Assassinato virou inspiração para filme
Longa acompanha a história de um serial killer considerado satânico. Longlegs é o apelido do assassino perseguido pela agente do FBI Lee Harker (Maika Monroe). Ao agir, Longlegs deixa pistas nas cenas dos crimes que somente Lee é capaz de decifrar. Além das mensagens deixadas pelo criminoso a cada novo cenário de crime, Lee tem perspicácia acima da média — sobrenatural, alguns diriam— para guiá-la na busca pelo assassino. "A investigação revela uma série de códigos e símbolos que não só determinam um padrão nos crimes como também podem envolver um acontecimento do passado de Lee", diz a crítica do colunista de Splash Roberto Sadovski.
Osgood Perkins, responsável pela direção de Longlegs, contou que um detalhe em particular da história real o inspirou para o filme. Em entrevista ao perfil oficial do filme no Instagram, Perkins contou que a inspiração para a história de terror levada ao cinema foi o caso envolvendo JonBenét Ramsey. O crime contra JonBenét aconteceu próximo ao Natal e, como presente à filha, seus pais haviam encomendado uma boneca da garota em tamanho real, que estava vestida como a menina e guardada em uma caixa de papelão no porão.
Sua filha era uma boneca que eles vestiam e eles tinham uma boneca de sua filha que já era uma boneca. Então ela é assassinada dessa forma louca, e as bonecas dormindo no porão... Alguma coisa nisso tudo começou a fazer sentido para mim.

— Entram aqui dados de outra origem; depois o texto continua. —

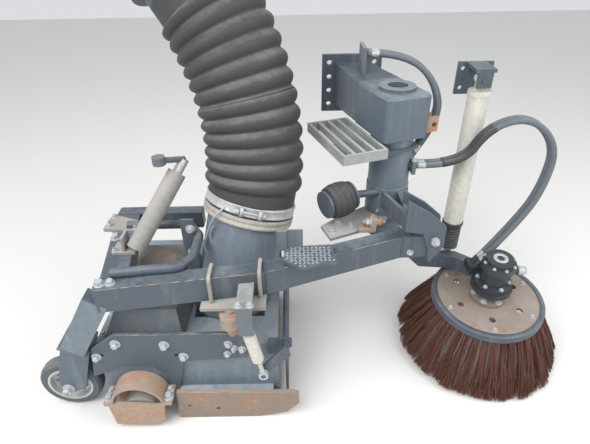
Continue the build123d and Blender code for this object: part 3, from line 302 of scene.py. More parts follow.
def merged(name: str, objects: Sequence[bpy.types.Object]) -> bpy.types.Object:
    """Joins several mesh objects into one piece.

    Args:
        name: name of the joined piece.
        objects: pieces that share a finish and a body.

    Returns:
        The joined object.
    """
    verts, faces, smooth, start = [], [], [], 0
    for obj in objects:
        mesh = obj.data
        points = np.empty(len(mesh.vertices) * 3)
        mesh.vertices.foreach_get("co", points)
        verts.append(points.reshape(-1, 3))
        faces += [[start + v for v in p.vertices] for p in mesh.polygons]
        smooth += [p.use_smooth for p in mesh.polygons]
        start += len(mesh.vertices)
        bpy.data.objects.remove(obj)
    joined = mesh_object(name, np.concatenate(verts) / MM + FLANGE, faces)
    joined.data.polygons.foreach_set("use_smooth", smooth)
    return joined


def bolt(
    centre: Sequence[float], axis: Sequence[float], across: float, tall: float = 0.0
) -> bpy.types.Object:
    """Hexagon head on a round washer, standing on centre and pointing along axis.

    Args:
        centre: station on the plate's face.
        axis: outward direction.
        across: width across the flats in millimetres.
        tall: head height, or 0 for the usual 0.65 of the width.

    Returns:
        One mesh with the washer, the head and its rounded top.
    """
    height = tall or 0.65 * across
    r = across / math.sqrt(3)
    rim, base = across * 0.85, across * 0.12
    washer = lathe("washer", [(rim, -0.4), (rim, base * 0.7), (rim - 1, base), (0.2, base)], centre, axis, 20)
    profile = [(r, across * 0.1), (r, base + height * 0.85), (r * 0.84, base + height), (0.2, base + height)]
    head = lathe("head", profile, centre, axis, 6)
    for piece in (washer, head):
        piece.data.polygons.foreach_set("use_smooth", [False] * len(piece.data.polygons))
    return merged("bolt", [washer, head])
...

Osgood Perkins sobre o crime contra JonBenét Ramsey
Envolvimento de bonecas foi levado para as telas. Um dos rituais seguidos por Longlegs é a fabricação de bonecas que serão enviadas para suas vítimas. Feitas de porcelana, as bonecas levavam consigo uma espécie de "essência satânica", que fariam com que as famílias escolhidas por Longlegs cometessem crimes a mando do assassino.

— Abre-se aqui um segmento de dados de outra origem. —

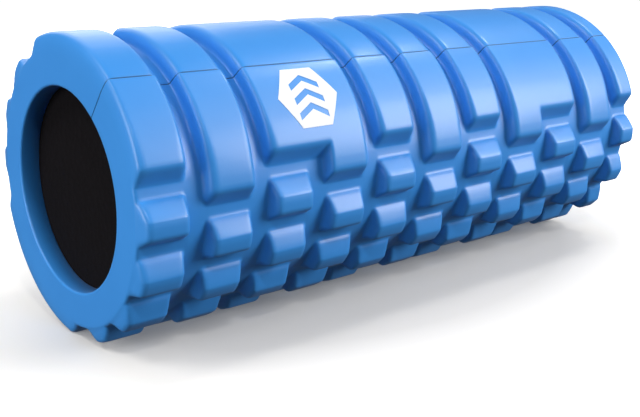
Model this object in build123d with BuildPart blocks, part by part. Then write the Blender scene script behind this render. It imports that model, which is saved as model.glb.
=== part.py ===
"""Textured foam roller: a moulded EVA sleeve wrapped and glued round a solid black foam core.

Millimetres. The roller's axis is X, Z is up, and the origin is on the axis at mid-length. Angles round
the roller are measured from the front (-Y) upwards over the top (+Z), so 180 is the back (+Y).
"""

import os
from math import cos, hypot, radians, sin, tan

from build123d import *

# Overall sizes
roller_length = 330.0
outer_radius = 67.5
lip_radius = 45.0
core_radius = 46.0
end_recess = 9.0
end_chamfer = 2.5

# Sleeve pattern: columns along the roller, rows round it
column_count = 11
column_pitch = 31.6
pattern_offset = 4.2
row_count = 16
relief = 6.3
band_width = 21.2
draft_angle = 14.0
end_slope = 5.4

# One massage block, at the front of an even column: angles of its edges round the roller
block_top_width = 18.8
ramp_foot_angle = 6.8
ramp_crest_angle = 0.2
land_end_angle = -6.3
block_foot_angle = -10.2

# Rows of an even column that hold blocks; the other rows are covered by two long bands
block_rows = (0, 1, 2, 3, 8, 9, 10)
band_row_spans = ((4, 7), (11, 15))
band_top_angle = -2.7
band_bottom_angle = -4.8
joined_columns = (2, 7)

# Joints and print
glue_film = 0.3
seam_angle = 51.5
seam_gap = 0.4
film_inset = 3.0
core_edge_radius = 1.5
emblem_size = 33.0
emblem_angle = 36.0
chevron_spacing = 7.0
chevron_reach = 8.0
chevron_rise = 4.5
chevron_stroke = 3.2
print_thickness = 0.2

row_angle = 360.0 / row_count
floor_radius = outer_radius - relief
core_length = roller_length - 2 * end_recess
sleeve_fuse_depth = 2.0
trim_margin = 0.5
draft_run = relief * tan(radians(draft_angle))


def column_centre(column):
    """X of a column's middle."""
    return pattern_offset + (column - column_count // 2) * column_pitch


def column_turn(column):
    """Odd columns sit half a row lower at the front."""
    return row_angle / 2 if column % 2 else 0.0


def band_limits(span):
    """Highest and lowest angle of a band's land in an even column, for its first and last row."""
    first, last = span
    return band_top_angle - first * row_angle, band_bottom_angle - last * row_angle


def on_section(radius, angle):
    """Y and Z of a point at this radius and angle."""
    return -radius * cos(radians(angle)), radius * sin(radians(angle))


def turned(angle_down):
    """A turn about the roller's axis that moves the front downwards."""
    return Location((0, 0, 0), (angle_down, 0, 0))


# A block is a frustum standing on the sleeve's floor, cut to the outer radius: a long ramp above,
# a short steep foot below and drafted sides.
block_middle_angle = (ramp_crest_angle + land_end_angle) / 2
block_plane = Plane(
    origin=(0, *on_section(floor_radius - sleeve_fuse_depth, block_middle_angle)),
    x_dir=(1, 0, 0),
    z_dir=(0, *on_section(1, block_middle_angle)),
)


def height_on_block(radius, angle):
    """A section point as its height up the block's plane and its distance out from it."""
    turn = radians(angle - block_middle_angle)
    return radius * sin(turn), radius * cos(turn) - floor_radius + sleeve_fuse_depth


def block_outline(distance_out):
    """Top and bottom of the frustum at a distance out of its plane, along its ramp and its foot."""
    ends = []
    for low, high in ((ramp_foot_angle, ramp_crest_angle), (block_foot_angle, land_end_angle)):
        y0, d0 = height_on_block(floor_radius, low)
        y1, d1 = height_on_block(outer_radius, high)
        ends.append(y0 + (y1 - y0) * (distance_out - d0) / (d1 - d0))
    return ends


frustum_height = relief + sleeve_fuse_depth + trim_margin
with BuildPart() as massage_block:
    for distance_out in (0.0, frustum_height):
        top, bottom = block_outline(distance_out)
        above_floor = distance_out - sleeve_fuse_depth
        width = block_top_width + 2 * draft_run * (relief - above_floor) / relief
        with BuildSketch(block_plane.offset(distance_out)):
            with Locations((0, (top + bottom) / 2)):
                Rectangle(width, top - bottom)
    loft()
    Cylinder(outer_radius, 3 * column_pitch, rotation=(0, 90, 0), mode=Mode.INTERSECT)


def band(left, right, top_angle, bottom_angle):
    """A band with drafted sides between two X places, its ends sloped down to the floor."""
    base = floor_radius - sleeve_fuse_depth
    spread = draft_run * (relief + sleeve_fuse_depth) / relief
    with BuildPart() as piece:
        with BuildSketch(Plane.XY):
            with BuildLine():
                Polyline(
                    (left - spread, -base),
                    (left, -outer_radius),
                    (right, -outer_radius),
                    (right + spread, -base),
                    close=True,
                )
            make_face()
        revolve(axis=Axis.X, revolution_arc=top_angle - bottom_angle + 2 * end_slope)
        end_edges = piece.edges().filter_by(Axis.X)
        chamfer(end_edges.filter_by(lambda e: hypot(e.center().Y, e.center().Z) > floor_radius), relief)
    return piece.part.moved(turned(-top_angle - end_slope))


def column_bands(column):
    """The two long bands of a column, with the bridge that joins some columns to their right neighbour."""
    middle = column_centre(column)
    pieces = []
    for span in band_row_spans:
        top, bottom = (angle - column_turn(column) for angle in band_limits(span))
        pieces.append(band(middle - band_width / 2, middle + band_width / 2, top, bottom))
        if column in joined_columns:
            next_top, next_bottom = (angle - column_turn(column + 1) for angle in band_limits(span))
            bridge_top, bridge_bottom = min(top, next_top), max(bottom, next_bottom)
            pieces.append(band(middle, middle + column_pitch, bridge_top, bridge_bottom))
    return pieces


def column_blocks(column):
    """Every massage block of a column."""
    turns = [row * row_angle + column_turn(column) for row in block_rows]
    return [
        massage_block.part.moved(Location((column_centre(column), 0, 0)) * turned(turn)) for turn in turns
    ]


# Sleeve: a tube with the pattern on it, trimmed by a barrel with chamfered rims, then bored for the
# core, past which its lips draw in a little, and slit along the butt joint of the moulded sheet
os.makedirs("parts", exist_ok=True)
pattern = [p for column in range(column_count) for p in column_bands(column) + column_blocks(column)]
seam_plane = Plane(origin=(0, 0, 0), x_dir=(1, 0, 0), z_dir=(0, *on_section(1, seam_angle - 90)))
with BuildPart() as foam_sleeve:
    Cylinder(floor_radius, roller_length, rotation=(0, 90, 0))
    add(pattern)
    with BuildSketch(Plane.XY) as barrel_section:
        with Locations((0, outer_radius / 2)):
            Rectangle(roller_length, outer_radius)
        chamfer(barrel_section.vertices().group_by(Axis.Y)[-1], end_chamfer)
    revolve(axis=Axis.X, mode=Mode.INTERSECT)
    Cylinder(lip_radius, roller_length, rotation=(0, 90, 0), mode=Mode.SUBTRACT)
    Cylinder(core_radius + glue_film, core_length, rotation=(0, 90, 0), mode=Mode.SUBTRACT)
    with BuildSketch(seam_plane):
        with Locations((0, outer_radius)):
            Rectangle(2 * roller_length, 2 * outer_radius)
    extrude(amount=seam_gap / 2, both=True, mode=Mode.SUBTRACT)
foam_sleeve.part.label = "foam_sleeve"
export_step(foam_sleeve.part, "parts/foam_sleeve.step")

# Core: a solid cylinder of rigid bead foam, set back from both ends of the sleeve
with BuildPart() as foam_core:
    Cylinder(core_radius, core_length, rotation=(0, 90, 0))
    fillet(foam_core.edges().filter_by(GeomType.CIRCLE), core_edge_radius)
foam_core.part.label = "foam_core"
export_step(foam_core.part, "parts/foam_core.step")

# Contact adhesive between the core and the sleeve
film_length = core_length - 2 * film_inset
with BuildPart() as core_adhesive:
    Cylinder(core_radius + glue_film, film_length, rotation=(0, 90, 0))
    Cylinder(core_radius, film_length, rotation=(0, 90, 0), mode=Mode.SUBTRACT)
core_adhesive.part.label = "core_adhesive"
export_step(core_adhesive.part, "parts/core_adhesive.step")

# Adhesive in the sleeve's butt joint, from the core's adhesive out to just under the pattern's floor
joint_depth = floor_radius - glue_film - (core_radius + glue_film)
with BuildPart() as seam_adhesive:
    with BuildSketch(seam_plane):
        with Locations((0, core_radius + glue_film + joint_depth / 2)):
            Rectangle(film_length, joint_depth)
    extrude(amount=seam_gap / 2, both=True)
seam_adhesive.part.label = "seam_adhesive"
export_step(seam_adhesive.part, "parts/seam_adhesive.step")

# Printed emblem: a hexagon with three chevrons left open, lying on the wide band
emblem_plane = Plane(
    origin=((column_centre(2) + column_centre(3)) / 2, 0, 0),
    x_dir=(1, 0, 0),
    z_dir=(0, *on_section(1, emblem_angle)),
)
print_shell = Cylinder(outer_radius + print_thickness, roller_length, rotation=(0, 90, 0))
print_shell -= Cylinder(outer_radius, roller_length, rotation=(0, 90, 0))
with BuildPart() as printed_emblem:
    with BuildSketch(emblem_plane):
        RegularPolygon(emblem_size / 2, 6)
        for step in (-1, 0, 1):
            peak = step * chevron_spacing + (chevron_rise + chevron_stroke) / 2
            with BuildLine():
                Polyline(
                    (-chevron_reach, peak - chevron_rise),
                    (0, peak),
                    (chevron_reach, peak - chevron_rise),
                    (chevron_reach, peak - chevron_rise - chevron_stroke),
                    (0, peak - chevron_stroke),
                    (-chevron_reach, peak - chevron_rise - chevron_stroke),
                    close=True,
                )
            make_face(mode=Mode.SUBTRACT)
    extrude(amount=outer_radius + relief)
    add(print_shell, mode=Mode.INTERSECT)
printed_emblem.part.label = "printed_emblem"
export_step(printed_emblem.part, "parts/printed_emblem.step")
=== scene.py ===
"""Looks for the textured foam roller: a finely moulded sleeve, its foam core, the printed mark and a studio.

Shapes are worked out in millimetres in the roller's own frame (X along its axis, Z up, origin at
mid-length) and written to the meshes in metres. Angles round the roller are in degrees, measured from
the front (-Y) upwards over the top.
"""

from math import cos, radians, sin, tan

import bmesh
import bpy
import numpy as np
from mathutils import Matrix, Vector


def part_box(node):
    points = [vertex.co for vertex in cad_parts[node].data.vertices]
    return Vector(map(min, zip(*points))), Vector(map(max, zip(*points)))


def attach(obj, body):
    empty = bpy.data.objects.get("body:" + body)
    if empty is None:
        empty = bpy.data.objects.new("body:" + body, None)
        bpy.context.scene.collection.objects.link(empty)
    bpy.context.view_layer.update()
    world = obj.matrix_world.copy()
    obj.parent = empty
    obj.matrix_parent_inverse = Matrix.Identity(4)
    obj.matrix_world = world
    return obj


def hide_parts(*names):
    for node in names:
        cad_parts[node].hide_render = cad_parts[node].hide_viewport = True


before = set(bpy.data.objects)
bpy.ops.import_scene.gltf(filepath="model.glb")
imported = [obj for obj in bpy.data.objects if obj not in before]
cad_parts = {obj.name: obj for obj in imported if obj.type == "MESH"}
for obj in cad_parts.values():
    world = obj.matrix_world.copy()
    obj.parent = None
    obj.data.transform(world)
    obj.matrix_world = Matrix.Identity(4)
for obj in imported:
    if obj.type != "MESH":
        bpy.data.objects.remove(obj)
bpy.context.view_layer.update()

MM = 0.001

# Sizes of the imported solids
sleeve_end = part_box("foam_sleeve")[1].x / MM
core_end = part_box("foam_core")[1].x / MM
core_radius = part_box("foam_core")[1].z / MM

# Sizes that the boxes don't give, as in the solids
lip_radius = 45.0
outer_radius = 67.5

# The sleeve's pattern, as in the solids
column_count = 11
column_pitch = 31.6
pattern_offset = 4.2
row_count = 16
row_angle = 360.0 / row_count
relief = 6.3
floor_radius = outer_radius - relief
band_half_width = 10.6
block_half_width = 9.4
flank_slope = tan(radians(14.0))
end_slope = 5.4
ramp_foot, ramp_crest, land_end, block_foot = 6.8, 0.2, -6.3, -10.2
band_top, band_bottom = -2.7, -4.8
block_rows = (0, 1, 2, 3, 8, 9, 10)
band_spans = ((4, 7), (11, 15))
joined_columns = (2, 7)
seam_angle = 51.5

# Moulded radii and small steps, by how far each reaches from its edge
ramp_riser = 1.1
riser_lean = 0.5
riser_round = 0.4
crest_round = 0.7
foot_round = 1.3
block_side_round = 2.0
band_end_round = 1.2
band_round_soft = 3.0
band_round_crisp = 1.0
crisp_span = 34.0
plan_round = 1.4
floor_fillet = 0.8
rim_round = 1.6
lip_round = 0.9

# The fine groove along the sleeve's butt joint
seam_depth = 0.4
seam_width = 0.17

# Extra mesh rings on the end faces and the lips, which keep their flat stretches flat when shaded
rim_ring_in = 0.25
face_ring_share = 0.55
lip_ring_out = 0.4
lip_wall_ring = 1.6

# How far the pattern's mesh lines stay from the rims' lines, in millimetres, and the joint, in degrees
rim_line_gap = 0.4
seam_line_gap = 0.85

# Heights that the moulded surface lies between, and steps that find it to well under a micrometre
lowest_height = -1.5 * rim_round
highest_height = relief + 0.5
halvings = 26

# The core's rounded edges, and how far its surface stays inside the solid
core_edge_round = 1.2
core_clearance = 0.15

# The core's mesh: points on a ring, rings on an end face and the innermost ring's radius
core_steps = 96
core_face_rings = 24
core_hub_radius = 0.6

# The studio, in metres
floor_reach = 6.0
wall_radius = 5.5
light_distance = 1.6

mm_per_degree = radians(1.0) * (floor_radius + relief / 2)


def column_centre(column):
    """X of a column's middle."""
    return pattern_offset + (column - column_count // 2) * column_pitch


def column_turn(column):
    """Odd columns sit half a row lower at the front."""
    return row_angle / 2 if column % 2 else 0.0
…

Visual do personagem principal permaneceu em segredo até o lançamento do filme. Para manter o suspense e surpreender ainda mais os espectadores, o rosto de Longlegs não foi divulgado nos trailers oficiais, sendo revelado somente na estreia do longa, que aconteceu em julho nos Estados Unidos e em agosto no Brasil. No filme, o rosto de Longlegs também demora a aparecer e, até então, somente sua voz é ouvida.
Em entrevista à revista New Yorker, Nicolas Cage comentou sobre Longlegs. "Eu me sinto abençoado por ter tido a chance de interpretar uma variedade eclética de personagens —e particularmente Longlegs, que não se parece em nada com ninguém que interpretei antes", declarou. No entanto, Cage explicou que não pretende interpretar outro serial killer.
Eu sei que o telefone vai tocar sem parar para fazer serial killers depois de Longlegs. E não é isso o que eu gosto de fazer. Eu não gosto de violência. Eu não quero interpretar pessoas que estão machucando outras pessoas.
Nicolas Cage, à revista New Yorker
Longa teve boa aceitação do público e arrecadou milhões de dólares somente nos Estados Unidos. No Brasil, o filme ficou atrás somente de "É assim que acaba" e "Deadpool e Wolverine". Longlegs segue em cartaz em diversos cinemas do país.